Mathematically: A histogram can be thought of as an empirical estimation of the Probability Density Function (PDF) and represents the probability with areas. Technically the PDF would represent this with an “area under the curve”. Histograms are bar plots… so I guess we can say they represent this with the area of a bar. The CDF is the integral of the PDF, is cumulative, and represents probability with vertical distances. The eCDF is the empirical estimation of the CDF. Unless you are dealing with a really large sample size, then you are not binning your eCDF and you there aren’t any parameters. If you are dealing with large amounts of data then binning the eCDF, with number of percentiles, MAY still affect things.
What’s a Histogram
Histograms are one commonly used plot that gives a graphical representation of a distribution of numbers sampled from “something”. For us, that something is usually a natural phenomena such as gold grade. It is typically plotted in a bar graph style plot where the height of each bar shows the count of a bin, which in essence represents the probability that a number will fall within that bin.

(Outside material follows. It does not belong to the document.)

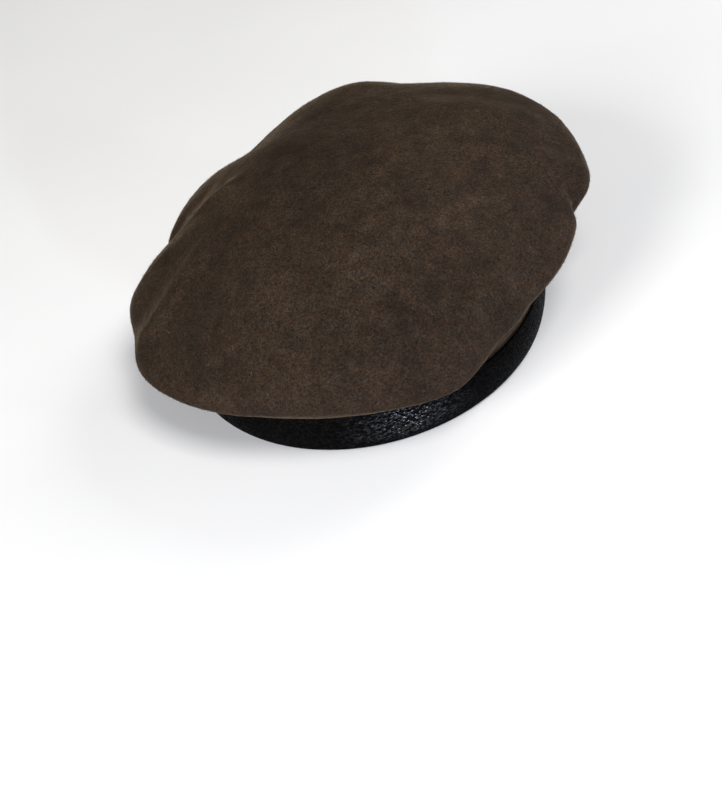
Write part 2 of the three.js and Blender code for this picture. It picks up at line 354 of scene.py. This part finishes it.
def section_values(angle):
    """The columns of the sections table at each angle, running smoothly all the way round."""
    angles = SECTIONS[:, 0]
    count = len(angles)
    turned = np.mod(angle, 360.0)
    index = np.searchsorted(angles, turned, side="right") - 1

    def row_angle(step):
        return angles[(index + step) % count] + 360.0 * ((index + step) // count)

    def row(step):
        return SECTIONS[(index + step) % count, 1:]

    a0, a1, a2, a3 = (row_angle(step) for step in (-1, 0, 1, 2))
    p0, p1, p2, p3 = (row(step) for step in (-1, 0, 1, 2))
    span = a2 - a1
    slope1 = (p2 - p0) * (span / (a2 - a0))[..., None]
    slope2 = (p3 - p1) * (span / (a3 - a1))[..., None]
    return hermite(p1, p2, slope1, slope2, ((turned - a1) / span)[..., None])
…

Mathematically you can think of this as a slice of the area under a curve. The width of the bar represents the bin size used to group the numbers (or the width of the slice). The total width of all bars shows the range of values in the distribution. If you decrease the bin size infinitesimally you would get the PDF.
Here’s an example of your typical histogram:
And here’s an example of a pdf style histogram (height of the bars equal density) and the estimated PDF of a normal distribution with the same mean and variance.
What’s a CDF
The cumulative distribution function (aka. CDF) is another graphical representation of the distribution of numbers (discrete, or continuous). With both the eCDF and the CDF, the y-axis represents the cumulative probability, aka the percentile of your distribution. The x-axis shows the values in your distribution (ordered from least to greatest). The actual eCDF line is using vertical distances to show the probabilities, and the slope shows how relatively quickly the values are changing. So if the slope is steep your values aren’t changing that much. If you have a shallow slope then your values are changing relatively quickly, in the example below that would be the head and tail of your distribution.
Here’s an example of the same normal distribution above but plotted as an eCDF.
What do I mean by changing relatively quickly? Well looking above let’s look at a couple of sections. First 20% of our data, lying between the 0 and 0.2 quantiles, range from ~6 to ~11.9. Another 20% of our data, this time lying between the 0.2 and 0.4 quantiles, ranges from ~11.9 to ~13.8. They both represent the same portion of your dataset (20%) but the first has a larger spread with the values changing more rapidly, which can be quickly apparent by the markedly shallower slope of the eCDF.
The eCDF also works quite well for categorical distributions. Just be mindful of how the categories are related (ordinal or nominal). Here’s an example of the same normal distribution converted into a categorical distribution by converting all values to integers:
When do I use a CDF over a Histogram?
This question can lead down a very deep rabbit hole! Without getting too deep, I might save that for a later post after all, let’s look at some high level differences between the two. First off, they both are just graphical representations of one variable of your data, and they both have their own pros and cons and nuances towards properly using. Let’s first look at the histogram.
The histogram represents your data with area, i.e., the height and width of each bar. This can make seeing large overall shapes and spreads of your data easier to perceive. However there are the nuances of making sure the bin sizes don’t hide important information. Additionally if you are comparing datasets, for instance if you just randomly decided to say compare your drill hole grades versus estimated block values, then binning can really change your perception of how different or similar the two datasets are.
Alternatively, the eCDF represents your data with slopes. Our eyes are much better at picking out changes in the slopes so sometimes it’s easier to see things like outliers in your dataset. Also since you are plotting a line instead of slices of areas then comparing two datasets, like the above hypothetical comparison of your raw drill hole grades to your estimated block grades, is much easier and the nature of the eCDF makes it less likely to be affected by binning nuances.